I used a lathe to drive the pot via an offset crankpin, allowing me to calculate the theoretical string trajectory exactly, and the maximum velocities and accelerations at different lathe speeds. The downside of this arrangement is secondary vibration: because the string oscillates vertically, its inertia introduces an error that gets larger as the speed of rotation grows. The good news is that, because it isn’t something the pot will experience in real use and occurs at mid-stroke, I think it can be ignored: the ends of the stroke, where the accelerations are the highest, are where we expect any problems of the string overrunning the spool to occur.
RPM Peak velocity (m/s) Peak acceleration (m/s²)
530 3.78 247.6
750 5.35 495.8
1060 7.57 990.4
1500 10.71 1983.4
For reference, most of my ride files have max transient accelerations in the 200-300 m/s² range. I'm sure harder-hitting riders see higher accelerations but I think 1000 m/s² is a decent upper bound for design. That's 100g, folks.
The pot ran without any mechanical issues at the first three speeds. At 1500 RPM it failed after about 5 seconds (so even then, it got more than 100 cycles in). The mode of failure appears to have been loss of tracking of the string on the spool, possibly contributed to by wear in the grooves. I had a connecting piece of 40lb fishing line in the string which broke as intended. The string also chewed itself a new exit channel due to a minor alignment issue. In other respects the unit appears to have survived intact.
At 1000rpm the pot is tracking ideal movement pretty well - although not perfectly. The secondary vibration effects are visible in the mid stroke, along with the occasional minor bobble - cause unknown.
At 1500rpm I didn't manage to get the logger turned on before the string pot failed. But from what the string was doing, I would expect it to be ugly.
My conclusion is that this design comes pretty close to meeting the mechanical requirements. It tracks well - but not perfectly - under some very demanding test conditions - I'd expect the results to be perfectly acceptable for a fork in normal use, and better for a shock (where displacement, speed and acceleration are reduced by 2-3x). Having said that, there is scope for further reduction of both physical size and the inertia of the moving components. I have a revised version that I'll be testing shortly.
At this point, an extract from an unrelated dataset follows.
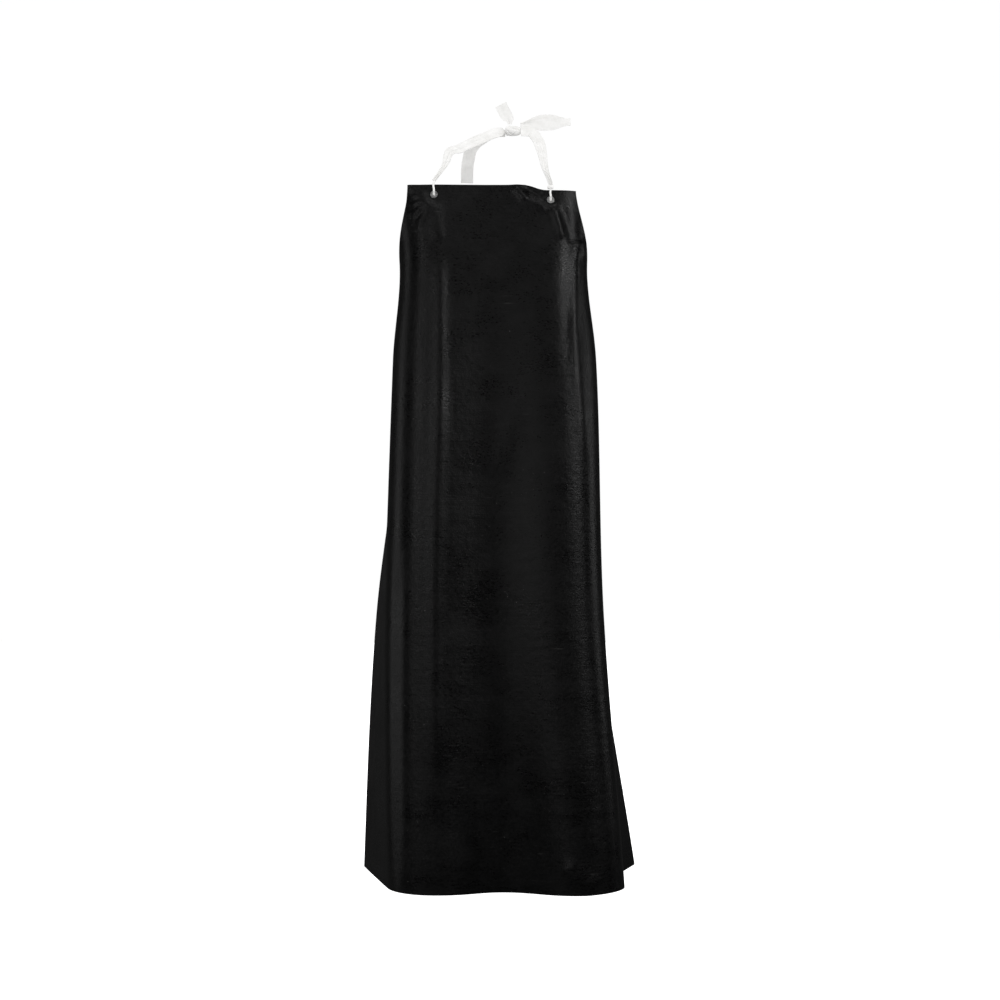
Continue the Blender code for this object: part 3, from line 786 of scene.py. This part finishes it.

Durability is unproven at this point. The main issue I'm looking at is friction of the string at the exit point and resultant wear. I'm looking at fishing rod hardware to address this. Other longer-term issues will probably emerge.
Integration is another issue. Ideally the pot would work as a plug-in replacement for a traditional resistive linear pot. The AS5600 encoder I use does indeed have an analog output option, and can be used that way if the analog supply rail runs at a voltage that works for the AS5600, and if the logger's analog input doesn't load the AS5600 excessively. The AS5600 can also be read via a digital data bus, if your logger has one.
Because the pot is multi-turn, there is also the need to 'unwrap' the raw encoder results. Unless the analysis software happens to deal with that already (or the logger does it onboard), the results are going to look very strange. The requirement to unwrap also puts a theoretical lower limit on the sampling rate that can be used.

Various misfortunes have prevented me getting a successful side-by-side comparison to a linear pot, but that will be along soon.
There was a product called SussMyBike Flow that did something similar to this. The issue was the app sucked and eventually fell out of support, but it gave you some data ranges to work with using a similar mechanism IIRC. I have one laying around here somewhere...
You could try supporting the string near the lathe in both vertical directions to prevent these oscilations.
Yep, I'll try that for sure. There is a trade-off: as the support point gets closer, the magnitude of the secondary vibration gets larger (like short conrods in a car engine), but reduced oscillating mass ought to help. The main thing I will do is use lighter string. I have some high-tech fishing line that is 20% the weight of the stuff I'm using now so I expect that to help a lot.
few pics of the new string pot design. It ate up 1000rpm in testing and even ran at 1500 briefly. Unlike the last time however, this time the failure was friction at the string support (thanks @Primoz, worked great) causing the connecting string to break. The pot itself survived intact and tracked the theoretical path well until the failure.
That's it for bench testing. We'll see how it performs in the wild.




I was thinking about using two bearings for support to prevent friction over the in going edge. Or at least a very rounded hole entrance.
Yeah, my solution (hole in a piece of delrin) was pretty basic, it could definitely be better.